WORK TO BE COMPLETED: Extract every line below, verbatim.

COLLECTED DATA:
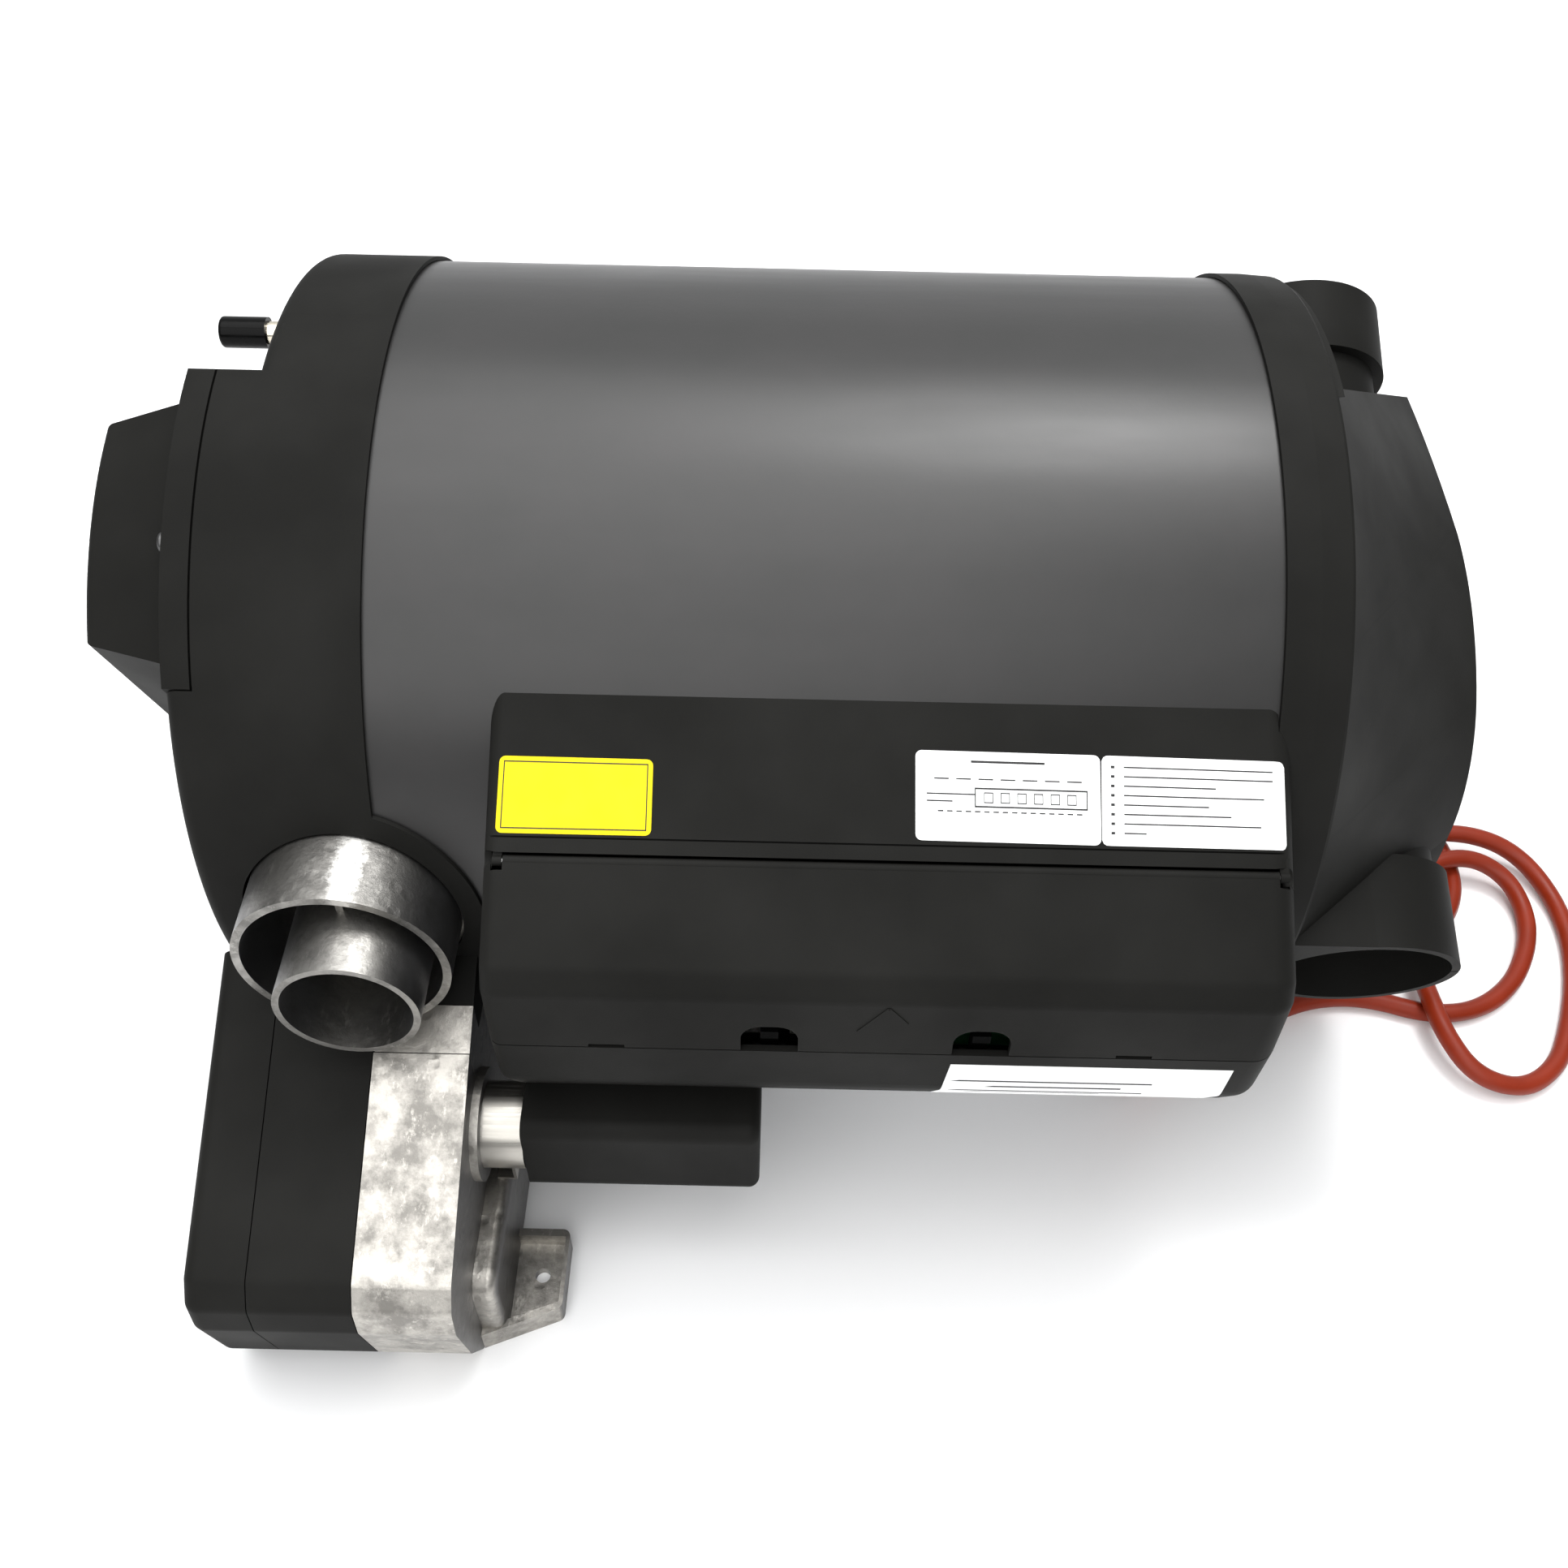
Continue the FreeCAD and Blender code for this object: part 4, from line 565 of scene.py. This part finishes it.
# %% finishes
ALLOY = (0.46, 0.44, 0.405)
PORT_ALLOY = (0.35, 0.34, 0.32)
# Where the port's painted highlight runs: its place along the barrel and the height above which
# it shows.
PORT_CROWN = (at(-145, 0, 0).x, at(0, 0, 34).z)
BLACK = (0.0092, 0.0091, 0.0083)
finishes = {
    "moulded_black": moulded("moulded_black", BLACK, 0.6, dust=0.006, shine=0.07),
    "jacket_grey": coated_sheet("jacket_grey", (0.0225, 0.0225, 0.0218)),
    "cast_alloy": cast_metal("cast_alloy", ALLOY, side_shade=0.68),
    "port_alloy": cast_metal("port_alloy", PORT_ALLOY, pits=0.00012, side_shade=0.35,
                             highlight_line=PORT_CROWN),
    "bright_steel": rolled_metal("bright_steel", (0.50, 0.48, 0.44)),
    "zinc_steel": rolled_metal("zinc_steel", (0.6, 0.61, 0.63), 0.38),
    "plain_steel": rolled_metal("plain_steel", (0.56, 0.56, 0.55)),
    "stainless": rolled_metal("stainless", (0.6, 0.59, 0.57), 0.28),
    "nickel_brass": rolled_metal("nickel_brass", (0.78, 0.72, 0.6), 0.22),
    "cap_rubber": rubber("cap_rubber", (0.002, 0.002, 0.002), 0.14, 0.08),
    "grommet_rubber": rubber("grommet_rubber", (0.012, 0.012, 0.012), 0.4),
    "tank_foam": foam("tank_foam", (0.75, 0.72, 0.62)),
    "circuit_board": lacquered_board("circuit_board"),
    "relay_black": moulded("relay_black", (0.012, 0.012, 0.014), 0.36),
    "capacitor_sleeve": moulded("capacitor_sleeve", (0.02, 0.03, 0.08), 0.25, SHARP_GRAIN),
    "socket_white": moulded("socket_white", (0.68, 0.66, 0.6), 0.4),
    "terminal_green": moulded("terminal_green", (0.03, 0.2, 0.07), 0.35),
    "fuse_red": moulded("fuse_red", (0.55, 0.03, 0.02), 0.15, SHARP_GRAIN),
    "fan_grey": moulded("fan_grey", (0.06, 0.06, 0.062), 0.45),
    "cable_silicone": rubber("cable_silicone", (0.175, 0.0155, 0.0030), 0.34, 0.25),
    "ferrule": rolled_metal("ferrule", (0.75, 0.74, 0.72), 0.25),
    "dark_screw": rolled_metal("dark_screw", (0.12, 0.12, 0.12), 0.35),
}
slot_of = {part["node"]: part["material_slot"] for part in frame["record"]["subparts"]}
for label, kept in frame["nodes"].items():
    kept.data.materials.clear()
    kept.data.materials.append(finishes[slot_of[label]])
lead.data.materials.append(finishes["cable_silicone"])
print(len(slot_of), "nodes finished")

# %% [markdown]
# The latches stand deep in the thumb windows, where almost no light reaches them. They are the
# same plastic in a darker black: painted shade.

# %% latches
latch_painted_shade = moulded("latch_painted_shade", (0.0015, 0.0015, 0.0015), 0.6, dust=0.0, shine=0.02)
LATCHES = ("cover_latch_left", "cover_latch_right")
for label in LATCHES:
    frame["nodes"][label].data.materials[0] = latch_painted_shade
print(len(LATCHES), "latches darkened")

# %% [markdown]
# Four plain stickers: a yellow one and two white ones on the housing's slope, and a white one
# round the tray's lower front. Their papers and ink are smooth and even, apart from a little
# unevenness in their shine.

# %% papers and ink
PRINTED_SHINE = 0.2
SHINE_SCALE = 120.0
SHINE_SWING = 0.06


def printed(name, colour, rough=0.5):
    """A smooth even finish with a little unevenness in its shine."""
    made, tree, surface = new_material(name)
    surface.inputs["Specular IOR Level"].default_value = PRINTED_SHINE
    surface.inputs["Base Color"].default_value = (*colour, 1.0)
    dress(tree, surface, rough=spread(tree, noise(tree, SHINE_SCALE), 0.3, 0.7,
                                      rough - SHINE_SWING, rough + SHINE_SWING))
    return made


paper_white = printed("paper_white", (0.92, 0.92, 0.92))
paper_yellow = printed("paper_yellow", (0.80, 0.62, 0.001))
ink_dark = printed("ink_dark", (0.03, 0.03, 0.03), 0.6)
print("papers and ink mixed")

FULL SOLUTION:
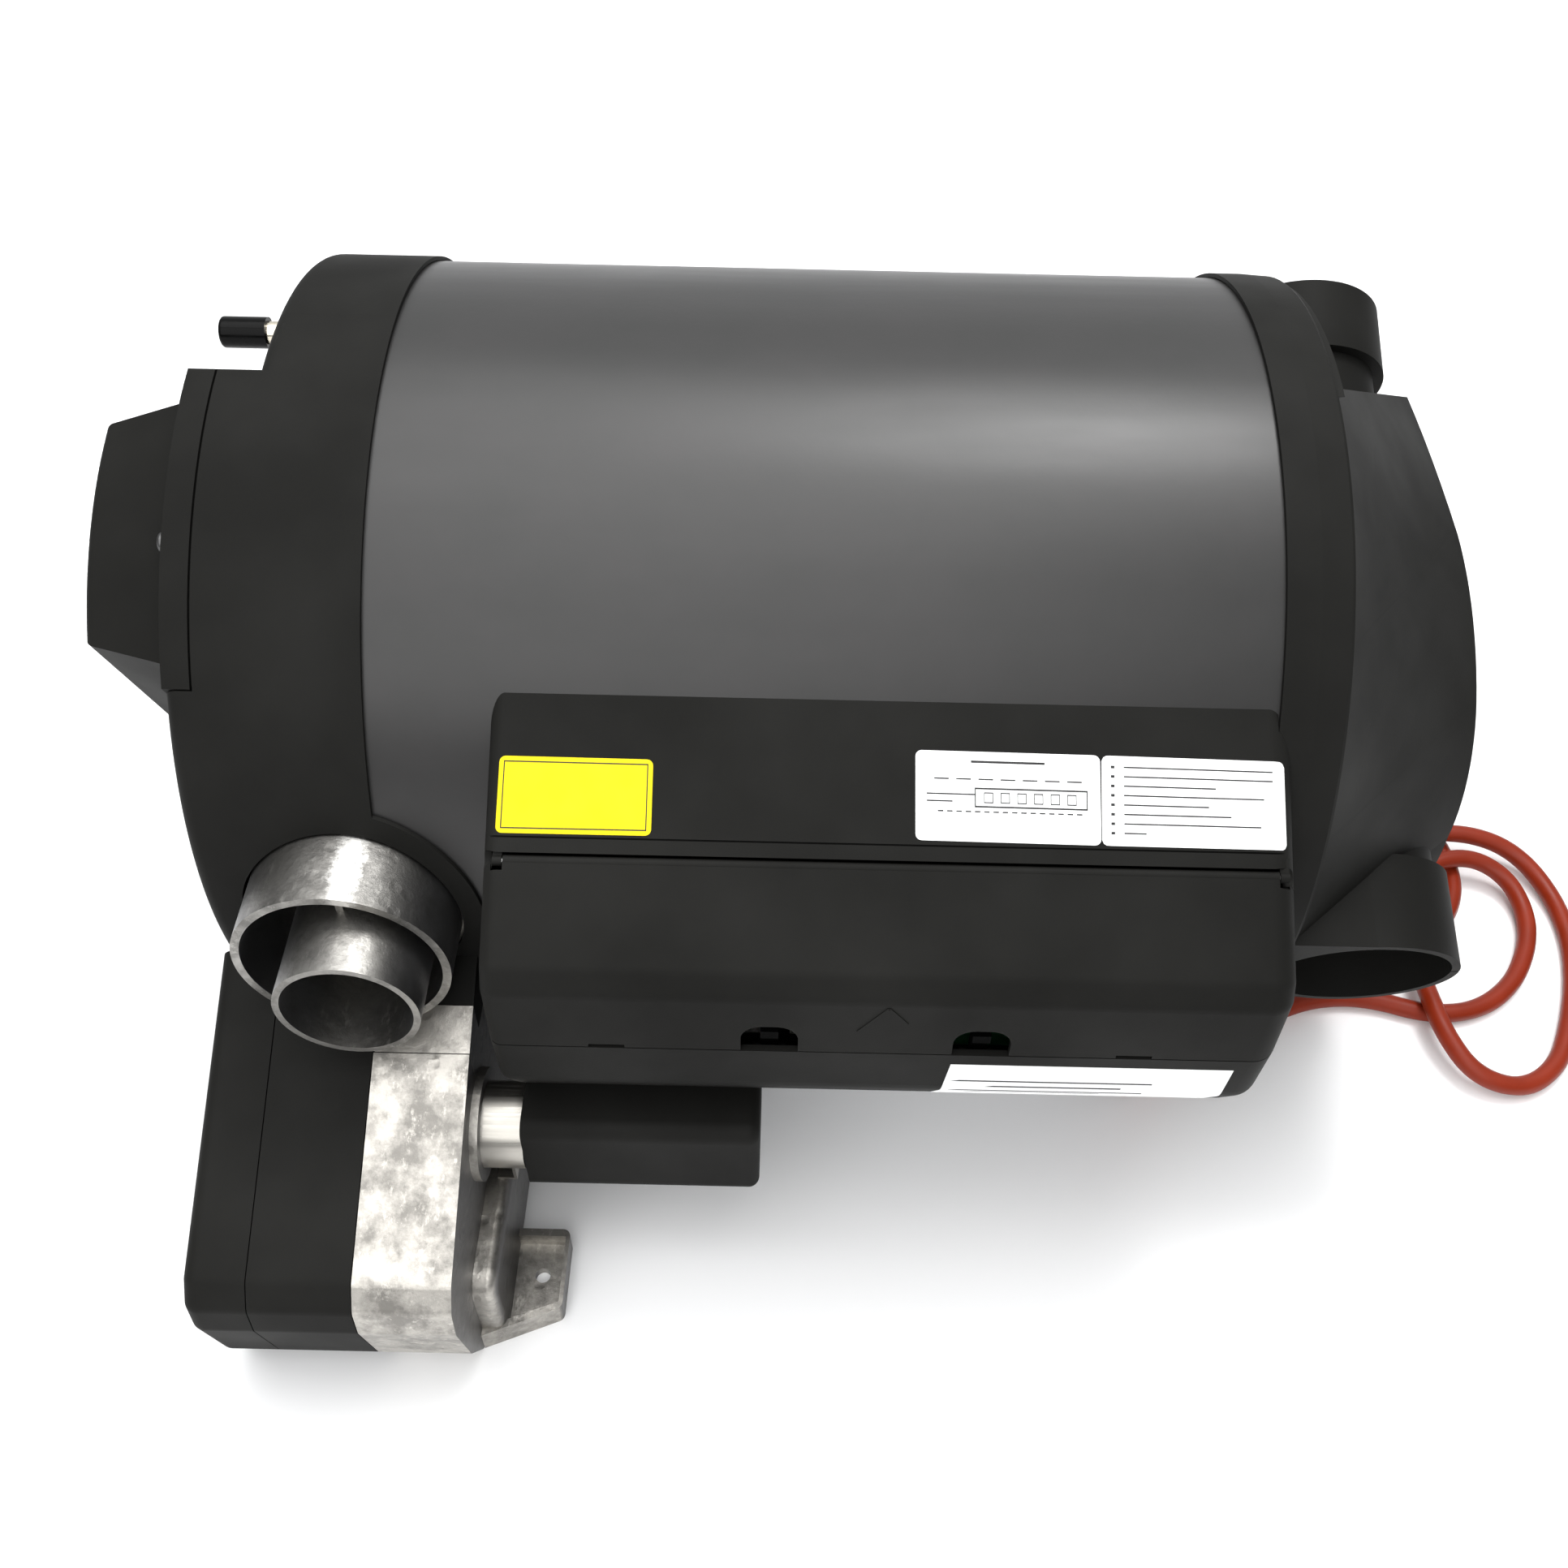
Continue the FreeCAD and Blender code for this object: part 4, from line 565 of scene.py. This part finishes it.
# %% finishes
ALLOY = (0.46, 0.44, 0.405)
PORT_ALLOY = (0.35, 0.34, 0.32)
# Where the port's painted highlight runs: its place along the barrel and the height above which
# it shows.
PORT_CROWN = (at(-145, 0, 0).x, at(0, 0, 34).z)
BLACK = (0.0092, 0.0091, 0.0083)
finishes = {
    "moulded_black": moulded("moulded_black", BLACK, 0.6, dust=0.006, shine=0.07),
    "jacket_grey": coated_sheet("jacket_grey", (0.0225, 0.0225, 0.0218)),
    "cast_alloy": cast_metal("cast_alloy", ALLOY, side_shade=0.68),
    "port_alloy": cast_metal("port_alloy", PORT_ALLOY, pits=0.00012, side_shade=0.35,
                             highlight_line=PORT_CROWN),
    "bright_steel": rolled_metal("bright_steel", (0.50, 0.48, 0.44)),
    "zinc_steel": rolled_metal("zinc_steel", (0.6, 0.61, 0.63), 0.38),
    "plain_steel": rolled_metal("plain_steel", (0.56, 0.56, 0.55)),
    "stainless": rolled_metal("stainless", (0.6, 0.59, 0.57), 0.28),
    "nickel_brass": rolled_metal("nickel_brass", (0.78, 0.72, 0.6), 0.22),
    "cap_rubber": rubber("cap_rubber", (0.002, 0.002, 0.002), 0.14, 0.08),
    "grommet_rubber": rubber("grommet_rubber", (0.012, 0.012, 0.012), 0.4),
    "tank_foam": foam("tank_foam", (0.75, 0.72, 0.62)),
    "circuit_board": lacquered_board("circuit_board"),
    "relay_black": moulded("relay_black", (0.012, 0.012, 0.014), 0.36),
    "capacitor_sleeve": moulded("capacitor_sleeve", (0.02, 0.03, 0.08), 0.25, SHARP_GRAIN),
    "socket_white": moulded("socket_white", (0.68, 0.66, 0.6), 0.4),
    "terminal_green": moulded("terminal_green", (0.03, 0.2, 0.07), 0.35),
    "fuse_red": moulded("fuse_red", (0.55, 0.03, 0.02), 0.15, SHARP_GRAIN),
    "fan_grey": moulded("fan_grey", (0.06, 0.06, 0.062), 0.45),
    "cable_silicone": rubber("cable_silicone", (0.175, 0.0155, 0.0030), 0.34, 0.25),
    "ferrule": rolled_metal("ferrule", (0.75, 0.74, 0.72), 0.25),
    "dark_screw": rolled_metal("dark_screw", (0.12, 0.12, 0.12), 0.35),
}
slot_of = {part["node"]: part["material_slot"] for part in frame["record"]["subparts"]}
for label, kept in frame["nodes"].items():
    kept.data.materials.clear()
    kept.data.materials.append(finishes[slot_of[label]])
lead.data.materials.append(finishes["cable_silicone"])
print(len(slot_of), "nodes finished")

# %% [markdown]
# The latches stand deep in the thumb windows, where almost no light reaches them. They are the
# same plastic in a darker black: painted shade.

# %% latches
latch_painted_shade = moulded("latch_painted_shade", (0.0015, 0.0015, 0.0015), 0.6, dust=0.0, shine=0.02)
LATCHES = ("cover_latch_left", "cover_latch_right")
for label in LATCHES:
    frame["nodes"][label].data.materials[0] = latch_painted_shade
print(len(LATCHES), "latches darkened")

# %% [markdown]
# Four plain stickers: a yellow one and two white ones on the housing's slope, and a white one
# round the tray's lower front. Their papers and ink are smooth and even, apart from a little
# unevenness in their shine.

# %% papers and ink
PRINTED_SHINE = 0.2
SHINE_SCALE = 120.0
SHINE_SWING = 0.06


def printed(name, colour, rough=0.5):
    """A smooth even finish with a little unevenness in its shine."""
    made, tree, surface = new_material(name)
    surface.inputs["Specular IOR Level"].default_value = PRINTED_SHINE
    surface.inputs["Base Color"].default_value = (*colour, 1.0)
    dress(tree, surface, rough=spread(tree, noise(tree, SHINE_SCALE), 0.3, 0.7,
                                      rough - SHINE_SWING, rough + SHINE_SWING))
    return made


paper_white = printed("paper_white", (0.92, 0.92, 0.92))
paper_yellow = printed("paper_yellow", (0.80, 0.62, 0.001))
ink_dark = printed("ink_dark", (0.03, 0.03, 0.03), 0.6)
print("papers and ink mixed")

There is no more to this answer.